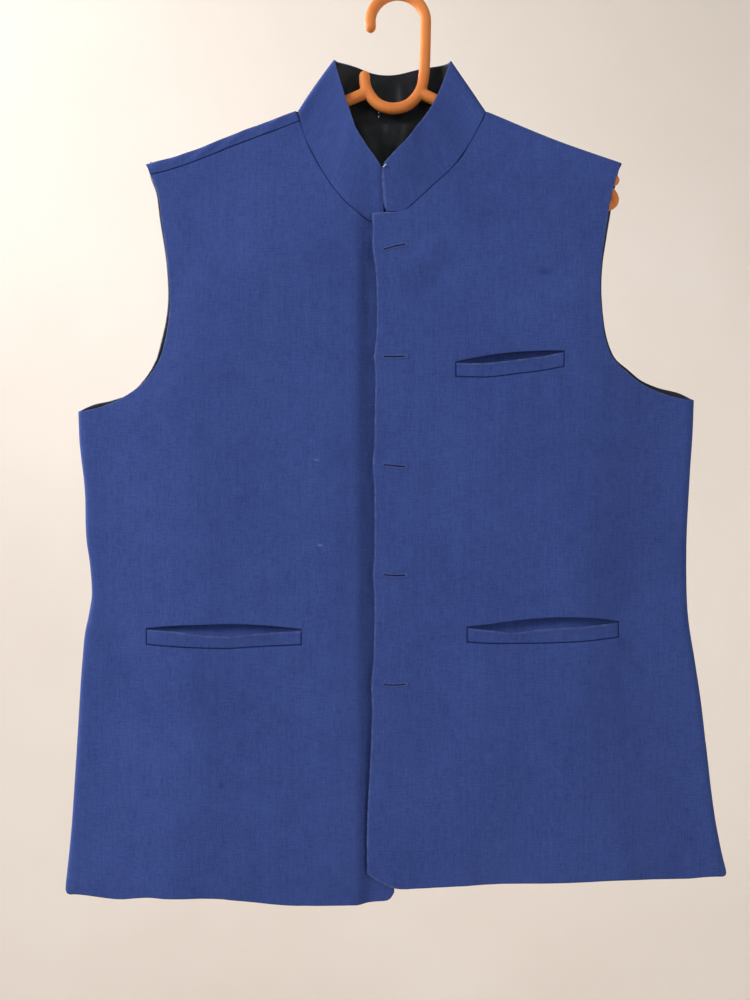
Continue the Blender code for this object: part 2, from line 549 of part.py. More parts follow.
def add_pocket(name, net, surface, rows, parent):
    """A welt over a pocket's slot and the facing behind it, both cut from the front's own net."""
    slot, welt, facing = pocket_loops(rows)
    rows = np.array(rows, float)
    piece = cut_from(net, [welt])
    u, v = piece[0].T
    share = np.clip((u - rows[0, 0]) / (rows[-1, 0] - rows[0, 0]), 0.0, 1.0)
    low, high = spline(rows[:, [0, 1]], u), spline(rows[:, [0, 2]], u)
    gape = WELT_GAPE * np.sin(math.pi * share) ** 0.7 * np.clip((v - low) / (high - low), 0.0, 1.0) ** 2
    add_sheet("welt_" + name, piece, surface, FRONT, SEAM_GAP + WELT_THICK + gape, WELT_THICK, BLUE, parent)
    piece = cut_from(net, [facing])
    sunk = FACING_SINK * inside(slot + (0.0, 0.01), piece[0])
    add_sheet("pocket_facing_" + name, piece, surface, FRONT, -(CLOTH + SEAM_GAP + sunk), FACING_THICK, BLUE, parent)


def buttonhole(height, tilt):
    half = BUTTONHOLE_WIDTH / 2
    start, end = BUTTONHOLE_X, BUTTONHOLE_X + BUTTONHOLE_LENGTH
    low, high = height - tilt / 2, height + tilt / 2
    return np.array([(start, low - half), (end, high - half), (end, high + half), (start, low + half)])


def grid_faces(rows, columns):
    quads = [(r * columns + c, r * columns + c + 1, (r + 1) * columns + c + 1, (r + 1) * columns + c)
             for r in range(rows - 1) for c in range(columns - 1)]
    return [part for a, b, c, d in quads for part in ((a, b, c), (a, c, d))]


def collar_lines():
    """Bottom and top edges of the collar's outer face, station by station."""
    bottom, top = [], []
    for panel, x, z, top_x, top_y, top_z in COLLAR:
        if panel == "ridge":
            flat, surface, face = ridge_point(x, 0.0), torso, BACK
        else:
            face = BACK if panel == "back" else FRONT
            flat = flat_place(x, z)
            surface = right_front_cloth if panel == "right" else torso
        bottom.append(surface(flat[0], flat[1], face))
        top.append((top_x, top_y, top_z))
    return np.array(bottom), np.array(top)


def through_stations(points, steps):
    """A smooth curve through the stations, with steps places from each to the next."""
    number = np.arange(len(points), dtype=float)
    at = np.linspace(0.0, len(points) - 1, (len(points) - 1) * steps + 1)
    return np.stack([spline(np.c_[number, column], at) for column in points.T], axis=1)


def add_collar(name, depth, thick, colour, parent):
    bottom, top = (through_stations(line, COLLAR_STEPS) for line in collar_lines())
    up = (top - bottom) / np.linalg.norm(top - bottom, axis=1, keepdims=True)
    bottom = bottom + up * COLLAR_GAP
    share = np.linspace(0.0, 1.0, COLLAR_ROWS)[:, None, None]
    place = bottom[None] + (top - bottom)[None] * share
    normal = np.cross(np.gradient(place, axis=0), np.gradient(place, axis=1))
    normal /= np.linalg.norm(normal, axis=-1, keepdims=True)
    outer = (place - normal * depth).reshape(-1, 3)
    inner = (place - normal * (depth + thick)).reshape(-1, 3)
    faces = [tuple(reversed(f)) for f in grid_faces(COLLAR_ROWS, place.shape[1])]
    verts, faces = walled(outer, inner, faces)
    return add_object(name, verts, faces, colour, 0.85, parent)


def tube(name, route, radius, round_start, round_end, parent):
    """A closed tube along a route of x, z in the hanger's plane, with rounded ends where asked."""
    route = np.array(route, float)
    direction = np.gradient(route, axis=0)
    direction /= np.linalg.norm(direction, axis=1, keepdims=True)
    rings = [(route[i], direction[i], radius) for i in range(len(route))]
    for end, asked in ((0, round_start), (-1, round_end)):
        if asked:
            sign = -1 if end == 0 else 1
            tips = [(route[end] + direction[end] * sign * radius * math.sin(a), direction[end], radius * math.cos(a))
                    for a in (math.radians(32), math.radians(62))]
            rings = tips[::-1] + rings if end == 0 else rings + tips
    verts = []
    for centre, along_tube, reach in rings:
        side = np.array([along_tube[1], -along_tube[0]])
        for k in range(TUBE_SIDES):
            angle = 2 * math.pi * (k + 0.5) / TUBE_SIDES
            x, z = centre + side * math.cos(angle) * reach
            verts.append((x, math.sin(angle) * reach, z))
    n = TUBE_SIDES
    faces = [(r * n + k, (r + 1) * n + k, (r + 1) * n + (k + 1) % n, r * n + (k + 1) % n)
             for r in range(len(rings) - 1) for k in range(n)]
    faces += [tuple(range(n)), tuple(range((len(rings) - 1) * n, len(rings) * n))[::-1]]
    return add_object(name, verts, faces, ORANGE, 0.4, parent)


def add_hanger(parent):
    angles = np.radians(np.linspace(HOOK_TIP_ANGLE, 0.0, 15))
    hook = [(HOOK_RADIUS * math.cos(a), HOOK_CENTRE_Z + HOOK_RADIUS * math.sin(a)) for a in angles]
    stem = np.concatenate([hook, along(NECK_ROUTE, BEND_STEP)])
    hanger = tube("hanger", stem, TUBE_RADIUS, True, True, parent)
    lower_bar = np.concatenate([along(BAR_RIGHT_END, BEND_STEP), along(BAR_LEFT_END, BEND_STEP)])
    for name, route, rounded in (("right_arm", along(RIGHT_ARM, ARM_STEP), True),
                                 ("left_arm", along(LEFT_ARM, ARM_STEP), True), ("lower_bar", lower_bar, False)):
        arm = tube(name, route, TUBE_RADIUS, False, rounded, parent)
        arm.hide_render = True
        arm.display_type = "WIRE"
        join = hanger.modifiers.new("join_" + name, "BOOLEAN")
        join.operation = "UNION"
        join.solver = "EXACT"
        join.object = arm
    return hanger


def add_button(name, height, parent):
    """A turned button lying on the front beneath, close under its buttonhole."""
    place, normal = facing_out(right_front_cloth, np.array(BUTTON_X), np.array(height), FRONT)
    profile = [(0.0, 0.0), (0.62, 0.0), (1.0, 0.35), (1.0, 0.8), (0.9, 1.0), (0.72, 0.86), (0.0, 0.86)]
    sides = 16
    verts = []
    for share, rise in profile[1:-1]:
        for k in range(sides):
            angle = 2 * math.pi * k / sides
            verts.append((BUTTON_RADIUS * share * math.cos(angle), BUTTON_RADIUS * share * math.sin(angle),
                          BUTTON_THICK * rise))
    rings = len(profile) - 2
    faces = [(r * sides + k, r * sides + (k + 1) % sides, (r + 1) * sides + (k + 1) % sides, (r + 1) * sides + k)
             for r in range(rings - 1) for k in range(sides)]
    faces += [tuple(range(sides))[::-1], tuple(range((rings - 1) * sides, rings * sides))]
    made = add_object(name, verts, faces, BUTTON_BLUE, 0.35, parent)
    made.rotation_mode = "QUATERNION"
    made.rotation_quaternion = Vector(normal).to_track_quat("Z", "Y")
    made.location = Vector((place + normal * SEAM_GAP) * MM)
    return made


def main():
    for old in list(bpy.data.objects):
        bpy.data.objects.remove(old)
    root = bpy.data.objects.new("jacket", None)
    bpy.context.scene.collection.objects.link(root)
    add_hanger(root)
    buttonholes = [buttonhole(z, tilt) for z, tilt in zip(button_heights(), BUTTONHOLE_TILTS)]
    pockets = {"breast": BREAST_POCKET, "lower_left": LOWER_POCKET_LEFT}
    loops = [loop for rows in pockets.values() for loop in pocket_loops(rows)]
    outline = left_front_outline()
    net = panel_net(outline, buttonholes + loops)
    slots = [pocket_loops(rows)[0] for rows in pockets.values()]
    add_sheet("front_left", cut_from(net, [outline], buttonholes + slots), torso, FRONT, 0.0, CLOTH, BLUE, root)
    for name, rows in pockets.items():
        add_pocket(name, net, torso, rows, root)

    outline = right_front_outline()
    loops = pocket_loops(LOWER_POCKET_RIGHT)
    net = panel_net(outline, loops, LAP_COLUMNS)
    piece = cut_from(net, [outline], loops[:1])
    add_sheet("front_right", piece, right_front_cloth, FRONT, 0.0, CLOTH, BLUE, root)
    add_pocket("lower_right", net, right_front_cloth, LOWER_POCKET_RIGHT, root)

    outline = back_outline()
    lined = [(x, LINING_HEM_Z) for x in np.linspace(-LINING_REACH, LINING_REACH, 34)]
    lined = np.array(lined + [(LINING_REACH, 0.0), (-LINING_REACH, 0.0)])
    net = panel_net(outline, [lined])
    add_sheet("back", cut_from(net, [outline]), torso, BACK, 0.0, CLOTH, BLUE, root)
    piece = cut_from(net, [outline, lined])
    add_sheet("back_lining", piece, torso, BACK, -(CLOTH + SEAM_GAP), LINING, BLACK, root)

    add_collar("collar_outer", 0.0, CLOTH, BLUE, root)
    add_collar("collar_lining", CLOTH + SEAM_GAP, LINING, BLACK, root)
    for number, height in enumerate(button_heights(), 1):
        add_button(f"button_{number}", height, root)


main()
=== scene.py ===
"""Looks of a sleeveless band-collar jacket hanging on a plastic hanger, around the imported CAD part.

X runs across the chest to the viewer's right, Y goes away from the viewer, Z is up, and the origin is the inside
top of the hanger's hook. Sizes are in millimetres, and MM turns them into metres. The garment's tables and the
function torso follow the CAD source's, fitted closer to the photograph, with rolled edges, creases and stitching.
A panel's flat places (u, v) are the same as x and z wherever the cloth hangs straight.
"""
import math

import bpy
import numpy as np
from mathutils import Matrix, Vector
from mathutils.geometry import delaunay_2d_cdt


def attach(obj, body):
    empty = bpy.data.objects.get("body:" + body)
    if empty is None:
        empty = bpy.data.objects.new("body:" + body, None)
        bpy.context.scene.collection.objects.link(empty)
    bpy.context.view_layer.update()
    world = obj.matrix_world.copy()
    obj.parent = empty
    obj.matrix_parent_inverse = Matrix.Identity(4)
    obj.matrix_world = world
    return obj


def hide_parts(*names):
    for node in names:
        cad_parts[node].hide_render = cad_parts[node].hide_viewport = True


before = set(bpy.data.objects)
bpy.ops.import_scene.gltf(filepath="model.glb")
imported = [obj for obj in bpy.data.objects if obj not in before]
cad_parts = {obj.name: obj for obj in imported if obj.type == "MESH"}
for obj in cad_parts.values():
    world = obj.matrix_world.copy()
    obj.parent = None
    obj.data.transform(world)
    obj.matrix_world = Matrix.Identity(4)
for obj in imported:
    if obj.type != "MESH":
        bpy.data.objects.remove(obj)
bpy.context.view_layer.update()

MM = 0.001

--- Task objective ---
Copy exactly, and only, the lines from the one containing "outline = back_outline()" through the one containing "in imported if".

--- Result of this exercise ---
    outline = back_outline()
    lined = [(x, LINING_HEM_Z) for x in np.linspace(-LINING_REACH, LINING_REACH, 34)]
    lined = np.array(lined + [(LINING_REACH, 0.0), (-LINING_REACH, 0.0)])
    net = panel_net(outline, [lined])
    add_sheet("back", cut_from(net, [outline]), torso, BACK, 0.0, CLOTH, BLUE, root)
    piece = cut_from(net, [outline, lined])
    add_sheet("back_lining", piece, torso, BACK, -(CLOTH + SEAM_GAP), LINING, BLACK, root)

    add_collar("collar_outer", 0.0, CLOTH, BLUE, root)
    add_collar("collar_lining", CLOTH + SEAM_GAP, LINING, BLACK, root)
    for number, height in enumerate(button_heights(), 1):
        add_button(f"button_{number}", height, root)


main()
=== scene.py ===
"""Looks of a sleeveless band-collar jacket hanging on a plastic hanger, around the imported CAD part.

X runs across the chest to the viewer's right, Y goes away from the viewer, Z is up, and the origin is the inside
top of the hanger's hook. Sizes are in millimetres, and MM turns them into metres. The garment's tables and the
function torso follow the CAD source's, fitted closer to the photograph, with rolled edges, creases and stitching.
A panel's flat places (u, v) are the same as x and z wherever the cloth hangs straight.
"""
import math

import bpy
import numpy as np
from mathutils import Matrix, Vector
from mathutils.geometry import delaunay_2d_cdt


def attach(obj, body):
    empty = bpy.data.objects.get("body:" + body)
    if empty is None:
        empty = bpy.data.objects.new("body:" + body, None)
        bpy.context.scene.collection.objects.link(empty)
    bpy.context.view_layer.update()
    world = obj.matrix_world.copy()
    obj.parent = empty
    obj.matrix_parent_inverse = Matrix.Identity(4)
    obj.matrix_world = world
    return obj


def hide_parts(*names):
    for node in names:
        cad_parts[node].hide_render = cad_parts[node].hide_viewport = True


before = set(bpy.data.objects)
bpy.ops.import_scene.gltf(filepath="model.glb")
imported = [obj for obj in bpy.data.objects if obj not in before]
cad_parts = {obj.name: obj for obj in imported if obj.type == "MESH"}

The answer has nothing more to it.